Definition:Multilateral Investment Guarantee Agency (MIGA)

🌐 Multilateral Investment Guarantee Agency (MIGA) is a member of the World Bank Group that provides political risk insurance and credit enhancement guarantees to investors and lenders involved in cross-border projects in developing countries. Within the insurance landscape, MIGA occupies a specialized niche: it does not compete broadly with private carriers but instead underwrites non-commercial risks — such as expropriation, currency inconvertibility and transfer restriction, war and civil disturbance, and breach of contract by host governments — that private political risk underwriters may be unwilling or unable to cover at adequate capacity. By absorbing these sovereign and quasi-sovereign perils, MIGA catalyzes private investment flows into markets that would otherwise be considered too risky.

🔧 When an investor or lender applies for a MIGA guarantee, the agency evaluates the host country's political environment, the project's economic viability, and the applicant's track record. If approved, MIGA issues a guarantee contract — functionally an insurance policy — with a defined coverage limit, term (up to 15 or sometimes 20 years), and set of covered perils. Premiums are risk-based and reflect the country, sector, and project structure. A key feature is MIGA's status as a multilateral institution: its involvement in a project can deter adverse government action because host countries have incentives to maintain good standing with the World Bank Group. MIGA also works alongside private political risk insurers through coinsurance and reinsurance arrangements, extending total capacity beyond what any single market participant could offer.

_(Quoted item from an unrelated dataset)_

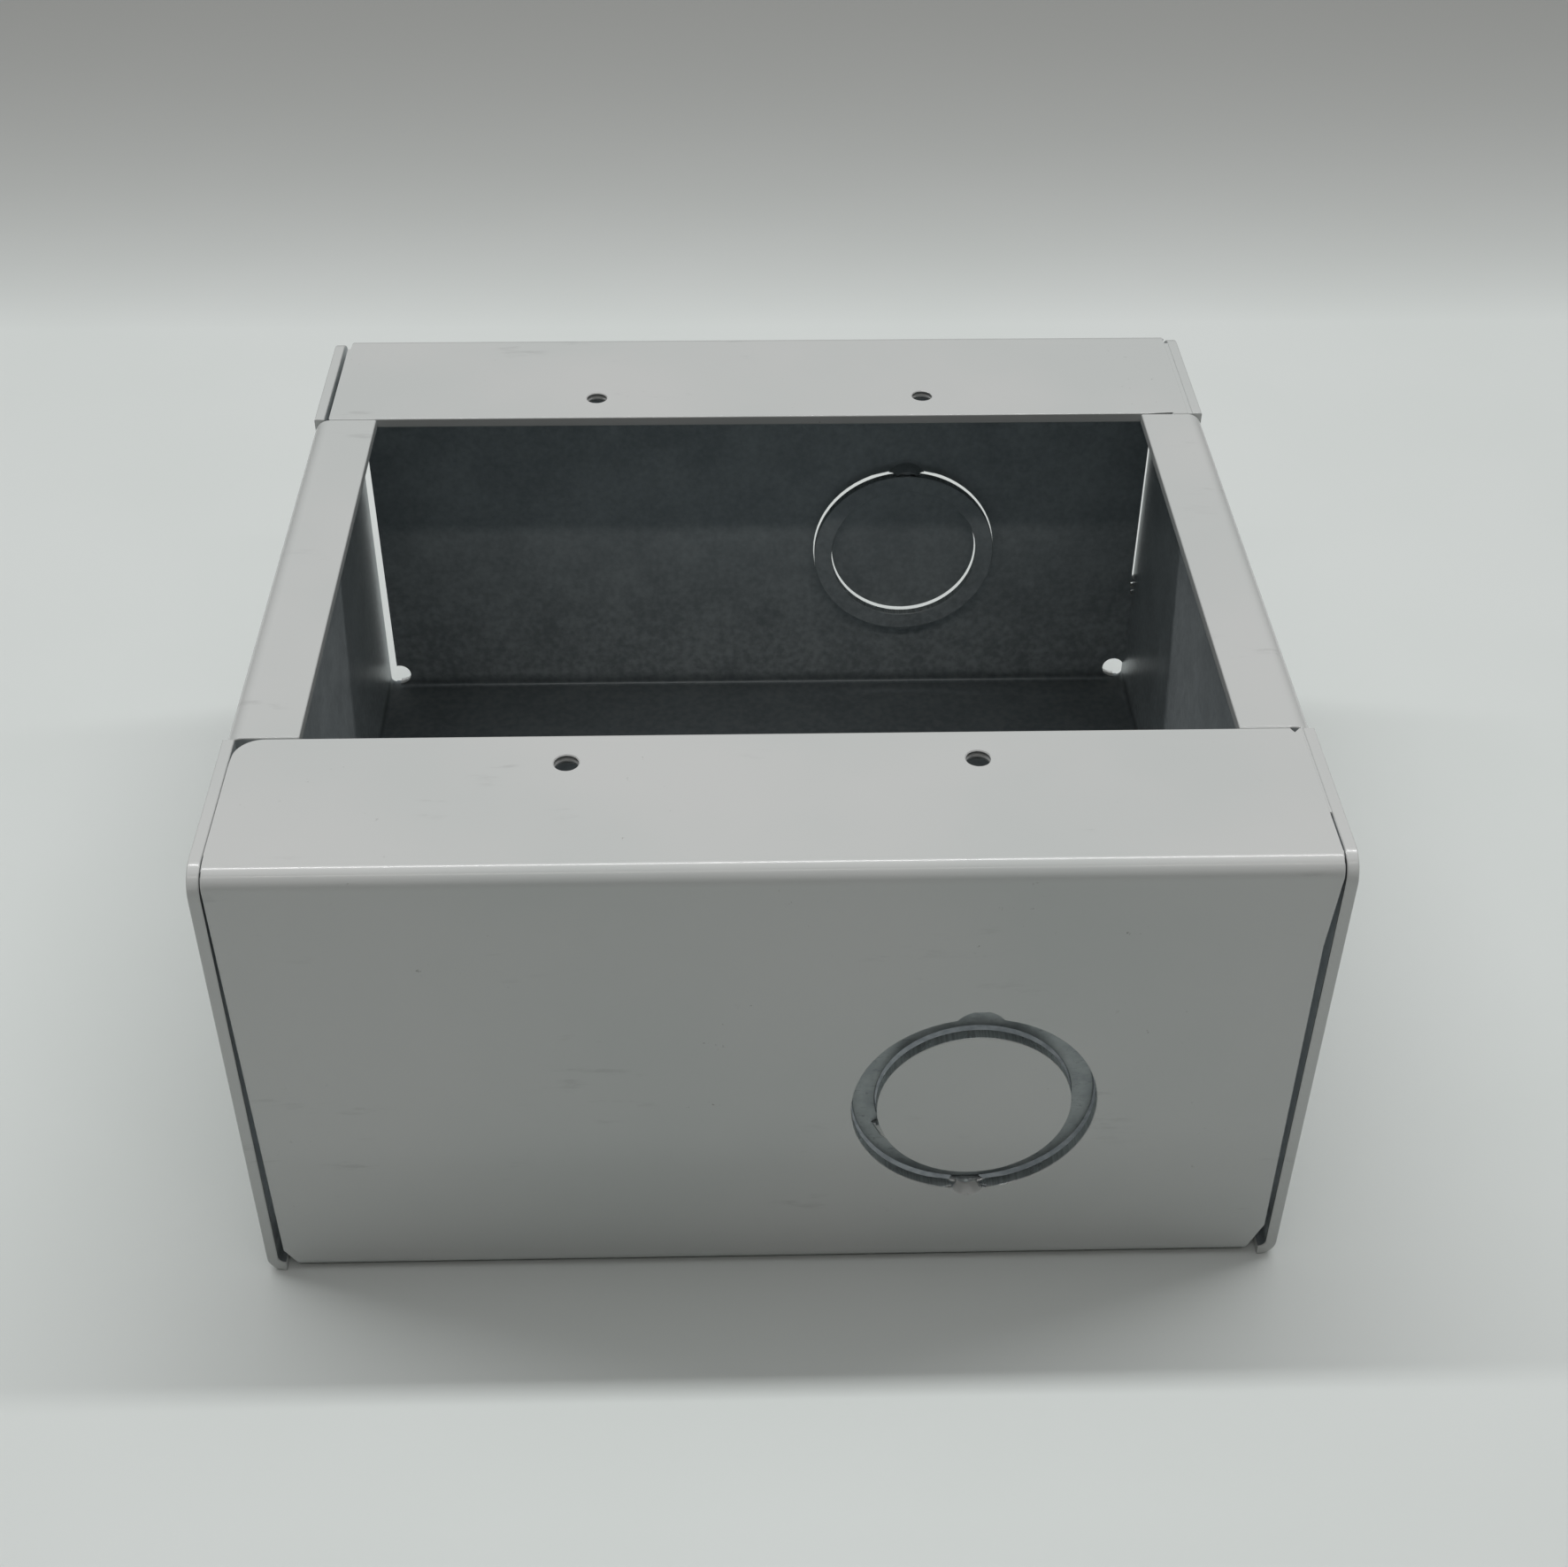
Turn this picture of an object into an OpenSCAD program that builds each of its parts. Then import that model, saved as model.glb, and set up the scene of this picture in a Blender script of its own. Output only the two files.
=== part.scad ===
// Empty back box of a small residential load centre.
// It is folded from one blank of sheet steel and lies on its base, open face up.
// The front and back walls each hold a concentric knockout: a ring and a disc that turn on ties.
// Frame: origin at the centre of the base's underside, +Z out of the open face, -Y front.

/* [Enclosure] */
// Outside width, left to right
width = 124; // [116:1:140]
// Outside depth, front to back
depth = 121; // [115:1:140]
// Outside height, base to flanges
height = 64; // [56:1:90]
// Sheet thickness
sheet = 1.4; // [1.2:0.1:1.6]
// Inside radius of every bend
bend_in = 0.8; // [0.6:0.1:1.2]

/* [Return flanges] */
// Front flange, from the outside face to the opening
front_flange = 23.8; // [22:0.2:26]
// Back flange, from the outside face to the opening
back_flange = 24.4; // [22:0.2:26]
// Left and right flanges, from the outside face to the opening
side_flange = 8.6; // [7:0.2:12]
// Radius of the front flange's open corner
open_corner_r = 3.3; // [2.5:0.1:4]

/* [Device screw holes] */
// Left to right spacing of the tapped holes
screw_pitch_x = 46.04; // [40:0.02:60]
// Front to back spacing of the tapped holes
screw_pitch_y = 83.34; // [80:0.02:86]
// Minor diameter of the thread
thread_minor_d = 2.8; // [2.6:0.1:3]
// Major diameter of the thread
thread_major_d = 3.5; // [3.4:0.1:3.7]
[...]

💡 For the insurance and reinsurance industry, MIGA matters as both a market-maker and a partner. Its guarantees often sit at the foundation of a layered political risk program, with private insurers and Lloyd's syndicates providing capacity above MIGA's attachment. This public-private layering model has been instrumental in financing infrastructure, energy, and financial-sector projects across emerging markets. Brokers specializing in political risk routinely structure placements that combine MIGA coverage with private-market capacity, blending the agency's deterrent value with the flexibility of commercial terms. As geopolitical uncertainty rises and ESG-conscious investors seek exposure to sustainable development projects in frontier economies, MIGA's relevance to the broader insurance ecosystem continues to expand.